As the investment purposes of cryptocurrencies continue to expand, the proportion of users holding them for profit has significantly increased, and the current regulatory framework can no longer effectively protect investors' rights and interests.
Against this background, the Financial Services Agency has decided to transfer the regulatory framework to the "Financial Instruments and Exchange Act," placing cryptocurrencies on equal legal footing with stocks, bonds, and other traditional financial products, and related industry players will also face compliance standards similar to traditional financial institutions.
This transition also brings Japan's cryptocurrency regulatory structure closer to the mainstream financial regulations of major G7 economies.
Core provisions of the amendment: strengthened obligations and upgraded penalties
Main changes in this amendment include:
Insider trading ban: Explicitly prohibit the use of material non-public information for cryptocurrency trading, filling gaps in current law.
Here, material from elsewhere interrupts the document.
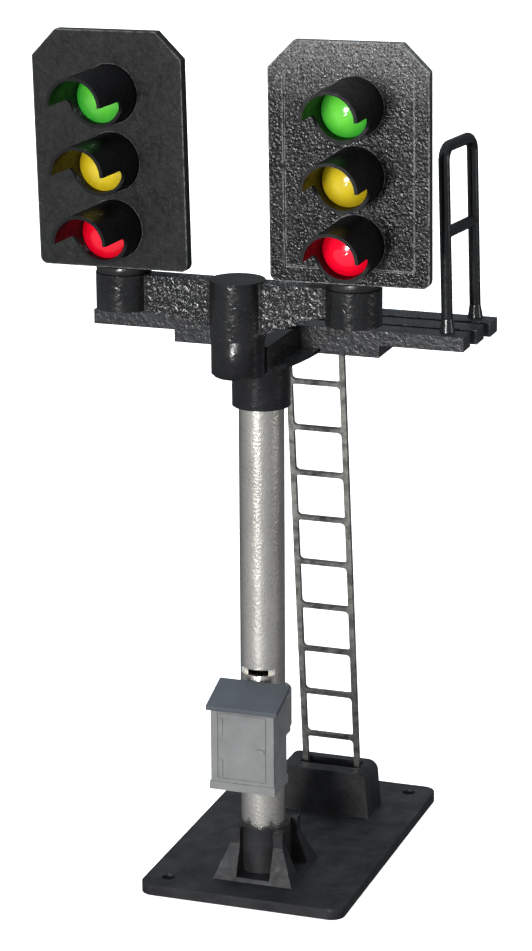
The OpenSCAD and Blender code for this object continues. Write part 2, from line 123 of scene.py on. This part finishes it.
def make_world():
    """Soft room light: brightest in front and above, dim behind."""
    world = bpy.data.worlds.new("room")
    bpy.context.scene.world = world
    world.use_nodes = True
    tree = world.node_tree
    background = tree.nodes["Background"]
    direction = tree.nodes.new("ShaderNodeTexCoord")
    lean = tree.nodes.new("ShaderNodeVectorMath")
    lean.operation = "DOT_PRODUCT"
    lean.inputs[1].default_value = ROOM_LEAN
    tree.links.new(direction.outputs["Generated"], lean.inputs[0])
    level = tree.nodes.new("ShaderNodeMath")
    level.operation = "ADD"
    level.inputs[1].default_value = ROOM_LEVEL
    tree.links.new(lean.outputs["Value"], level.inputs[0])
    at_least = tree.nodes.new("ShaderNodeMath")
    at_least.operation = "MAXIMUM"
    at_least.inputs[1].default_value = ROOM_DARKEST
    tree.links.new(level.outputs[0], at_least.inputs[0])
    background.inputs["Color"].default_value = (*ROOM_TINT, 1)
    tree.links.new(at_least.outputs[0], background.inputs["Strength"])


# ------------------------------------------------------------ materials

class Paint:
    """A procedural material whose patterns are laid out in millimetres on the model."""

    def __init__(self, name):
        self.material = bpy.data.materials.new(name)
        self.material.use_nodes = True
        self.tree = self.material.node_tree
        self.shader = self.tree.nodes["Principled BSDF"]
        place = self.tree.nodes.new("ShaderNodeTexCoord")
        self.generated = place.outputs["Generated"]
        self.point = self.stretch((1 / MM, 1 / MM, 1 / MM), place.outputs["Object"])

    def node(self, kind, inputs, output=0, **settings):
        made = self.tree.nodes.new("ShaderNode" + kind)
        for key, value in settings.items():
            setattr(made, key, value)
        for key, value in inputs.items():
            if isinstance(value, bpy.types.NodeSocket):
                self.tree.links.new(value, made.inputs[key])
            else:
                made.inputs[key].default_value = value
        return made.outputs[output]

    def stretch(self, scale, point=None):
        return self.node("VectorMath", {0: point or self.point, 1: scale}, operation="MULTIPLY")

    def noise(self, size, detail=2.0, point=None, distortion=0.0):
        """Soft noise with features about size millimetres across."""
        return self.node("TexNoise", {"Vector": point or self.point, "Scale": 1 / size,
                                      "Detail": detail, "Distortion": distortion})

    def fit(self, value, low, high, to_low=0.0, to_high=1.0):
        """Carries the range low to high over to the range to_low to to_high, and stops at its ends."""
        return self.node("MapRange", {"Value": value, "From Min": low, "From Max": high,
                                      "To Min": to_low, "To Max": to_high})

    def math(self, operation, a, b):
        return self.node("Math", {0: a, 1: b}, operation=operation)

    def blend(self, factor, first, second):
        """The first colour where factor is 0, and the second where it is 1."""
        return self.node("Mix", {0: factor, 6: (*first, 1) if isinstance(first, tuple) else first,
                                 7: (*second, 1) if isinstance(second, tuple) else second},
                         output=2, data_type="RGBA")

    def bump(self, height, depth, normal=None):
        """A bump whose height input of 1 stands depth millimetres proud."""
        inputs = {"Height": height, "Distance": depth * MM, "Strength": 1.0}
        if normal is not None:
            inputs["Normal"] = normal
        return self.node("Bump", inputs)

    def edges(self, radius):
        """1 on edges sharper than a curve of radius millimetres, 0 on flat surfaces."""
        rounded = self.node("Bevel", {"Radius": radius * MM}, samples=6)
        normal = self.node("NewGeometry", {}, output="Normal")
        agreement = self.node("VectorMath", {0: rounded, 1: normal}, output="Value",
                              operation="DOT_PRODUCT")
        return self.fit(agreement, 0.995, 0.92)

    def between_bosses(self):
        """1 on the webs of the head beam, and BOSS_GRAIN on its three bosses."""
        x = self.node("SeparateXYZ", {"Vector": self.point}, output="X")
        from_boss = self.math("PINGPONG", self.math("SUBTRACT", x, BEAM_SHIFT), BOSS_SPREAD / 2)
        return self.fit(from_boss, BOSS_RADIUS, BOSS_RADIUS + 0.1, BOSS_GRAIN, 1.0)

    def height(self, low, high):
        """0 below low and 1 above high, in millimetres above the floor."""
        z = self.node("SeparateXYZ", {"Vector": self.point}, output="Z")
        return self.fit(z, low, high)

    def finish(self, **sockets):
        """Fills the shader's sockets: links a node's output, and sets anything else directly."""
        long_names = {"Specular": "Specular IOR Level", "Coat": "Coat Weight", "Metal": "Metallic",
                      "Subsurface": "Subsurface Weight"}
        for key, value in sockets.items():
            name = long_names.get(key, key.replace("_", " "))
            if isinstance(value, bpy.types.NodeSocket):
                self.tree.links.new(value, self.shader.inputs[name])
            else:
                self.shader.inputs[name].default_value = value
        return self.material


def black_plastic(name, shade, rough, grain, grain_size, painted_glint=0.0, specular=0.5, painted_edge_highlight=0.0, painted_top_highlight=None,
                  smooth_bosses=False):
    """Moulded black plastic: mottled tone, uneven gloss and a spark-eroded grain.

    grain is the grain's depth and grain_size its width, in millimetres. The glint, edge and top-highlight
    strengths paint light into the colour: pale flecks as painted glints off the grain, pale edges as
    painted highlights where edges catch the light, and a pale bloom as a painted highlight on the upper
    part, given as where it starts and is full, in millimetres above the floor, and its strength.
    smooth_bosses weakens grain and the painted glints on the bosses.
    """
    paint = Paint(name)
    fine = paint.noise(0.11)
    lumps = paint.noise(grain_size, 1.5, distortion=0.4)
    tone = paint.blend(paint.fit(paint.noise(1.6, 3.0), 0.35, 0.65),
                       tuple(c * 0.75 for c in shade), tuple(c * 1.35 for c in shade))
    webs = paint.between_bosses() if smooth_bosses else None
    # Pale flecks painted into the colour: painted glints off the spark-eroded grain.
    if painted_glint:
        spots = paint.fit(paint.noise(0.15), 0.56, 0.72)
        if webs:
            spots = paint.math("MULTIPLY", spots, paint.math("POWER", webs, 4.0))
        tone = paint.blend(paint.math("MULTIPLY", spots, painted_glint), tone, (0.5, 0.5, 0.5))
    # Pale edges painted into the colour: painted highlights where the edges catch the light.
    if painted_edge_highlight:
        patches = paint.fit(paint.noise(0.5, 3.0), 0.36, 0.58, 0.1, painted_edge_highlight)
        tone = paint.blend(paint.math("MULTIPLY", paint.edges(0.16), patches), tone, (0.6, 0.6, 0.58))
    # A pale bloom painted on the upper part: a painted highlight, lighter towards the top.
    if painted_top_highlight:
        start, full, strength = painted_top_highlight
        patches = paint.fit(fine, 0.35, 0.65, 0.0, strength)
        top_highlight_mask = paint.math("MULTIPLY", paint.height(start, full), patches)
        tone = paint.blend(top_highlight_mask, tone, (0.40, 0.39, 0.37))
    if webs:
        lumps = paint.math("MULTIPLY", lumps, webs)
    gloss = paint.fit(paint.noise(0.5), 0.3, 0.7, rough - 0.07, rough + 0.1)
    return paint.finish(Base_Color=tone, Roughness=gloss, Specular=specular,
                        Normal=paint.bump(fine, 0.006, paint.bump(lumps, grain)))


def satin_tube(name):
    """Drawn aluminium tube: long fine scratches, a sparkling grain and a faint blotchy tarnish."""
    paint = Paint(name)
    scratches = paint.noise(0.05, 3.0, paint.stretch((1.0, 1.0, 0.02)))
    cloud = paint.noise(2.2, 4.0, paint.stretch((1.0, 1.0, 0.6)))
    grain = paint.noise(0.17)
    tone = paint.blend(paint.fit(cloud, 0.3, 0.7), (0.78, 0.74, 0.66), (0.90, 0.86, 0.78))
    pits = paint.fit(grain, 0.3, 0.45, 0.3, 0.0)
    tone = paint.blend(pits, tone, (0.30, 0.28, 0.25))
    uneven = paint.math("ADD", paint.math("MULTIPLY", scratches, 0.6), paint.math("MULTIPLY", cloud, 0.4))
    gloss = paint.fit(uneven, 0.3, 0.7, 0.22, 0.34)
    return paint.finish(Base_Color=tone, Roughness=gloss, Metal=1.0,
                        Normal=paint.bump(grain, 0.022, paint.bump(scratches, 0.004)))


def weathered_metal(name):
    """Nickel silver dulled by handling, darker in blotches."""
    paint = Paint(name)
    cloud = paint.noise(0.7, 4.0)
    tone = paint.blend(paint.fit(cloud, 0.35, 0.62), (0.20, 0.19, 0.175), (0.60, 0.58, 0.53))
    gloss = paint.fit(cloud, 0.3, 0.7, 0.5, 0.32)
    return paint.finish(Base_Color=tone, Roughness=gloss, Metal=1.0,
                        Normal=paint.bump(paint.noise(0.12, 3.0), 0.02))


def cabinet_paint(name, shade, tint):
    """Brushed-on enamel: faint mottle between two tones and a slight orange peel."""
    paint = Paint(name)
    tone = paint.blend(paint.fit(paint.noise(1.3, 4.0), 0.3, 0.7), tuple(c * 0.9 for c in shade), tint)
    gloss = paint.fit(paint.noise(0.6), 0.3, 0.7, 0.42, 0.58)
    peel = paint.bump(paint.noise(0.35), 0.012)
    return paint.finish(Base_Color=tone, Roughness=gloss, Specular=0.4,
                        Normal=paint.bump(paint.noise(0.08, 1.0), 0.003, peel))


def lamp_lens(name, edge, core, painted_glow):
    """Tinted epoxy lamp: lighter towards the middle, with a clear gloss skin and a painted glow of its own
    colour.
    """
    paint = Paint(name)
    centred = paint.node("VectorMath", {0: paint.generated, 1: (0.5, 0.5, 0.5)}, operation="SUBTRACT")
    flat = paint.node("VectorMath", {0: centred, 1: (1.0, 0.0, 1.0)}, operation="MULTIPLY")
    radius = paint.node("VectorMath", {0: flat}, output="Value", operation="LENGTH")
    swirl = paint.math("ADD", radius, paint.fit(paint.noise(0.5, 3.0), 0.0, 1.0, -0.04, 0.04))
    tone = paint.blend(paint.fit(swirl, 0.12, 0.46), core, edge)
    # The emission is a painted glow that stands in for light caught in the epoxy, lighter in the middle.
    return paint.finish(Base_Color=tone, Roughness=0.16, Specular=0.5, Coat=0.6, Coat_Roughness=0.05,
                        Subsurface=0.35, Subsurface_Scale=1.0,
                        Subsurface_Radius=(0.6 * MM, 0.6 * MM, 0.6 * MM),
                        Emission_Color=tone, Emission_Strength=painted_glow,
                        Normal=paint.bump(paint.noise(0.4), 0.008))


def board_mask(name):
    """Green solder mask over a faint weave."""
    paint = Paint(name)
    weave = paint.noise(0.15, 1.0)
    tone = paint.blend(paint.fit(paint.noise(1.0, 3.0), 0.3, 0.7), (0.015, 0.10, 0.04), (0.03, 0.16, 0.06))
    return paint.finish(Base_Color=tone, Roughness=paint.fit(weave, 0.3, 0.7, 0.25, 0.4),
                        Normal=paint.bump(weave, 0.01))


def chip_body(name):
    """Gritty black ceramic."""
    paint = Paint(name)
    grit = paint.noise(0.08)
    tone = paint.blend(paint.fit(grit, 0.35, 0.65), (0.02, 0.02, 0.02), (0.05, 0.05, 0.05))
    return paint.finish(Base_Color=tone, Roughness=paint.fit(grit, 0.3, 0.7, 0.45, 0.65),
                        Normal=paint.bump(grit, 0.01))


# ------------------------------------------------------------ pieces

def dress(node, material, bevel=0.0):
    """Gives a CAD node its material, and rounds its sharp edges by bevel millimetres."""
    piece = NODES[node]
    piece.data.materials.clear()
    piece.data.materials.append(material)
    if not bevel:
        return
    weld = piece.modifiers.new("weld", "WELD")
    weld.merge_threshold = WELD_DISTANCE
    merge = piece.modifiers.new("merge", "DECIMATE")
    merge.decimate_type = "DISSOLVE"
    merge.angle_limit = math.radians(FLAT_ANGLE)
    rounding = piece.modifiers.new("edges", "BEVEL")
    rounding.width = bevel * MM
    rounding.segments = 2
    rounding.limit_method = "ANGLE"
    rounding.angle_limit = math.radians(EDGE_ANGLE)
    rounding.harden_normals = True
    flat = piece.modifiers.new("flat_faces", "WEIGHTED_NORMAL")
    flat.keep_sharp = True


def dress_mast():
    dress("base_plate", bevel=0.1, material=black_plastic(
        "base_black", (0.020, 0.0202, 0.021), rough=0.45, grain=0.05, grain_size=1.1, specular=0.3))
    dress("mast_bracket", bevel=0.06, material=black_plastic(
        "bracket_black", (0.009, 0.009, 0.0095), rough=0.24, grain=0.02, grain_size=0.35, specular=0.4))
    # The beam's pale flecks are painted glints on its webs, weaker on the bosses.
    dress("head_beam", bevel=0.06, material=black_plastic(
        "beam_black", (0.010, 0.010, 0.010), rough=0.22, grain=0.09, grain_size=0.36, painted_glint=0.75,
        specular=0.42, smooth_bosses=True))
    # Faint pale flecks on the deck: painted glints.
    dress("platform_deck", bevel=0.06, material=black_plastic(
        "platform_black", (0.022, 0.0225, 0.024), rough=0.32, grain=0.05, grain_size=0.3, painted_glint=0.05,
        specular=0.45))
    dress("hand_rail", black_plastic(
        "rail_black", (0.010, 0.010, 0.010), rough=0.2, grain=0.01, grain_size=0.8))
    dress("mast_tube", satin_tube("tube_aluminium"), 0.04)
    dress("ladder", weathered_metal("ladder_metal"), 0.05)


def dress_cabinet():
    dress("relay_case", cabinet_paint("cabinet_grey", (0.25, 0.25, 0.245), (0.28, 0.28, 0.275)), 0.05)
    # The roof is the case's grey painted darker and bluer: painted shade on its upward faces, which the
    # front lamp barely reaches.
    dress("relay_roof", cabinet_paint("roof_grey", (0.085, 0.095, 0.107), (0.096, 0.107, 0.122)), 0.05)


def dress_heads():
    # Both heads carry painted glints and painted edge highlights; the right head also a painted highlight
    # on its upper part, from 58 mm up and full at 62 mm.
    boards = {
        "left": black_plastic("left_head_black", (0.009, 0.009, 0.0085), rough=0.36, grain=0.012,
                              grain_size=0.4, painted_glint=0.04, specular=0.32, painted_edge_highlight=0.5),
        "right": black_plastic("right_head_black", (0.007, 0.0068, 0.0065), rough=0.22, grain=0.05,
                               grain_size=0.2, painted_glint=0.12, specular=0.24, painted_edge_highlight=0.7, painted_top_highlight=(58.0, 62.0, 0.6)),
    }
    cover = black_plastic("cover_black", (0.015, 0.015, 0.015), rough=0.42, grain=0.015, grain_size=0.4)
    stem = black_plastic("stem_black", (0.014, 0.014, 0.014), rough=0.3, grain=0.02, grain_size=0.35)
    visor = black_plastic("visor_black", (0.0045, 0.0045, 0.005), rough=0.45, grain=0.006, grain_size=0.4,
                          specular=0.2)
    circuit = board_mask("circuit_green")
    chip = chip_body("chip_black")
    # each lens: its rim, its middle, and the strength of its painted glow on the left and the right head
    lenses = {"green": ((0.03, 0.36, 0.03), (0.16, 0.70, 0.06), {"left": 0.13, "right": 0.32}),
              "yellow": ((0.45, 0.32, 0.006), (0.85, 0.66, 0.03), {"left": 0.22, "right": 0.12}),
              "red": ((0.62, 0.0, 0.012), (1.0, 0.005, 0.03), {"left": 0.28, "right": 0.58})}
    for side, board in boards.items():
        dress(side + "_backboard", board, 0.07)
        dress(side + "_rear_cover", cover, 0.1)
        dress(side + "_stem", stem, 0.05)
        dress(side + "_led_board", circuit, 0.03)
        dress(side + "_resistors", chip, 0.03)
        for colour, (edge, core, painted_glow) in lenses.items():
            dress(side + "_visor_" + colour, visor, 0.03)
            lens = lamp_lens(side + "_" + colour + "_lens", edge, core, painted_glow[side])
            dress(side + "_led_" + colour, lens)


make_camera()
make_floor()
make_world()
bpy.context.scene.view_settings.view_transform = "Standard"
add_lamps()
dress_mast()
dress_cabinet()
dress_heads()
Annual information disclosure obligation: Cryptocurrency issuers must regularly disclose financial and business information to regulators and investors.
Change of operator name: Registered operators are officially renamed from "Cryptocurrency Exchange Operators" to "Cryptocurrency Trading Operators."
Enhanced criminal penalties: The maximum prison term for unlicensed operators is increased from 3 years to 10 years, and the maximum fine is raised from 3 million yen to 10 million yen.